- **Exercise directions**: Would you copy out the whole listing exactly as given?

--- start of Data segment ---

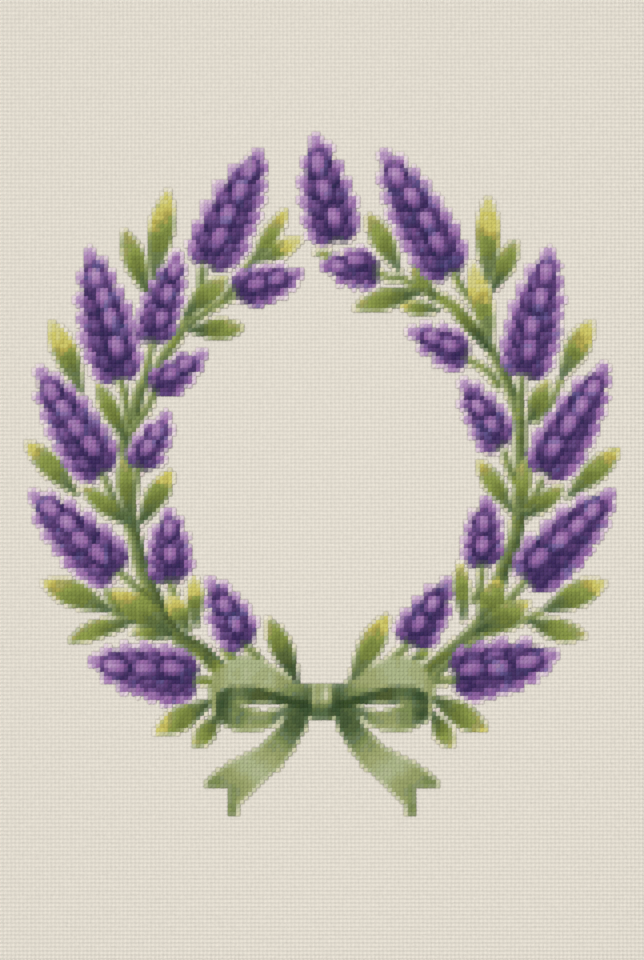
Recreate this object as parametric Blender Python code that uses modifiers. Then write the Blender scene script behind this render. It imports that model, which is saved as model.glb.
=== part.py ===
"""A cross-stitched wreath of lavender, with a ribbon bow, on a hemmed panel of block-weave cloth.

The panel lies face up, its hem on the ground and the top of the wreath towards +Y. Lengths are in
metres. The wreath is charted in stitches, one stitch to a block of the weave: columns count from the
left of the stitched field and rows from its top. Each flower head, leaf, stem and stretch of ribbon
is a patch of floss, whose outline steps from stitch to stitch.
"""

import bmesh
import bpy
import numpy as np

# Driving dimensions
INCH = 0.0254
BLOCKS_PER_INCH = 14
PITCH = INCH / BLOCKS_PER_INCH
COLUMNS = 161
ROWS = 240
MARGIN_BLOCKS = 5
CLOTH_THICKNESS = 0.0007
HEM_WIDTH = 0.0075
FOLD_RADIUS = 0.0003
GAP = 0.0003
FLOSS_HEIGHT = 0.0007
REVERSE_THICKNESS = 0.0003
REVERSE_BLOCK = 3

PANEL_WIDTH = (COLUMNS + 2 * MARGIN_BLOCKS) * PITCH
PANEL_LENGTH = (ROWS + 2 * MARGIN_BLOCKS) * PITCH
FACE = 2 * CLOTH_THICKNESS
PATCH_THICKNESS = FLOSS_HEIGHT - GAP

# The chart. Places are (column, row) in stitches, and so are widths.
# A flower head: the foot of its axis, its tip, its width.
HEADS = {
    "head_top": ((84, 61), (78.6, 33.6), 12.8),
    "head_top_right": ((113, 69), (95.5, 37.5), 13.5),
    "head_right_upper": ((130.5, 94.5), (137.5, 62), 13),
    "head_right_middle": ((135.5, 119), (151.5, 91), 13),
    "head_right_lower": ((131, 145.5), (153.5, 122.5), 13.5),
    "head_bottom_right": ((113, 169), (139.5, 163.5), 13.5),
    "head_bottom_left": ((49.5, 170), (22, 165), 13.5),
    "head_left_lower": ((29.5, 144), (7.5, 123), 13),
    "head_left_middle": ((26, 119), (9.5, 92), 13),
    "head_left_upper": ((30, 95.5), (22, 62), 13),
    "head_top_left": ((51.5, 67), (65.2, 37.2), 13.5),
    "bud_top_right": ((95, 67.5), (80, 66.5), 9.5),
    "bud_right_1": ((117.5, 89), (102, 82.5), 9.5),
    "bud_right_2": ((126, 112), (115.5, 95), 10),
    "bud_right_3": ((120.5, 142), (121.5, 124), 9.5),
    "bud_right_4": ((102, 161.5), (112.5, 144.5), 10),
    "bud_left_4": ((61.5, 162), (52, 144.5), 10),
    "bud_left_3": ((42.5, 146), (42, 127), 10.5),
    "bud_left_2": ((34.5, 117.5), (42, 103), 8.5),
    "bud_left_1": ((38, 98), (51.5, 88), 8),
    "bud_left_0": ((37.5, 86), (44.5, 63), 9.5),
    "bud_top_left": ((58.5, 73.5), (75.5, 68), 9.5),
}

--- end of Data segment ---

- **Full response**:
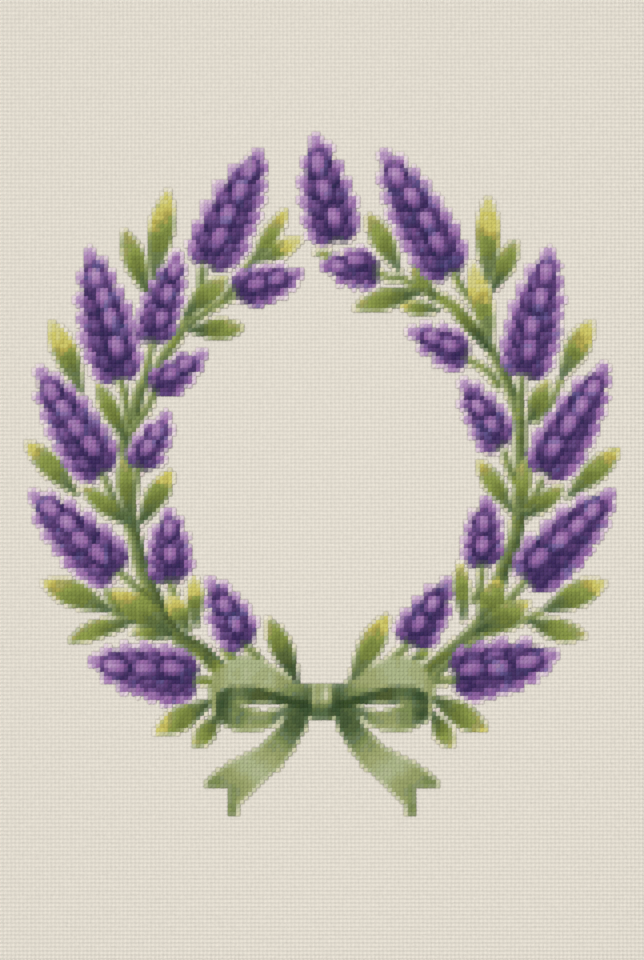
Recreate this object as parametric Blender Python code that uses modifiers. Then write the Blender scene script behind this render. It imports that model, which is saved as model.glb.
=== part.py ===
"""A cross-stitched wreath of lavender, with a ribbon bow, on a hemmed panel of block-weave cloth.

The panel lies face up, its hem on the ground and the top of the wreath towards +Y. Lengths are in
metres. The wreath is charted in stitches, one stitch to a block of the weave: columns count from the
left of the stitched field and rows from its top. Each flower head, leaf, stem and stretch of ribbon
is a patch of floss, whose outline steps from stitch to stitch.
"""

import bmesh
import bpy
import numpy as np

# Driving dimensions
INCH = 0.0254
BLOCKS_PER_INCH = 14
PITCH = INCH / BLOCKS_PER_INCH
COLUMNS = 161
ROWS = 240
MARGIN_BLOCKS = 5
CLOTH_THICKNESS = 0.0007
HEM_WIDTH = 0.0075
FOLD_RADIUS = 0.0003
GAP = 0.0003
FLOSS_HEIGHT = 0.0007
REVERSE_THICKNESS = 0.0003
REVERSE_BLOCK = 3

PANEL_WIDTH = (COLUMNS + 2 * MARGIN_BLOCKS) * PITCH
PANEL_LENGTH = (ROWS + 2 * MARGIN_BLOCKS) * PITCH
FACE = 2 * CLOTH_THICKNESS
PATCH_THICKNESS = FLOSS_HEIGHT - GAP

# The chart. Places are (column, row) in stitches, and so are widths.
# A flower head: the foot of its axis, its tip, its width.
HEADS = {
    "head_top": ((84, 61), (78.6, 33.6), 12.8),
    "head_top_right": ((113, 69), (95.5, 37.5), 13.5),
    "head_right_upper": ((130.5, 94.5), (137.5, 62), 13),
    "head_right_middle": ((135.5, 119), (151.5, 91), 13),
    "head_right_lower": ((131, 145.5), (153.5, 122.5), 13.5),
    "head_bottom_right": ((113, 169), (139.5, 163.5), 13.5),
    "head_bottom_left": ((49.5, 170), (22, 165), 13.5),
    "head_left_lower": ((29.5, 144), (7.5, 123), 13),
    "head_left_middle": ((26, 119), (9.5, 92), 13),
    "head_left_upper": ((30, 95.5), (22, 62), 13),
    "head_top_left": ((51.5, 67), (65.2, 37.2), 13.5),
    "bud_top_right": ((95, 67.5), (80, 66.5), 9.5),
    "bud_right_1": ((117.5, 89), (102, 82.5), 9.5),
    "bud_right_2": ((126, 112), (115.5, 95), 10),
    "bud_right_3": ((120.5, 142), (121.5, 124), 9.5),
    "bud_right_4": ((102, 161.5), (112.5, 144.5), 10),
    "bud_left_4": ((61.5, 162), (52, 144.5), 10),
    "bud_left_3": ((42.5, 146), (42, 127), 10.5),
    "bud_left_2": ((34.5, 117.5), (42, 103), 8.5),
    "bud_left_1": ((38, 98), (51.5, 88), 8),
    "bud_left_0": ((37.5, 86), (44.5, 63), 9.5),
    "bud_top_left": ((58.5, 73.5), (75.5, 68), 9.5),
}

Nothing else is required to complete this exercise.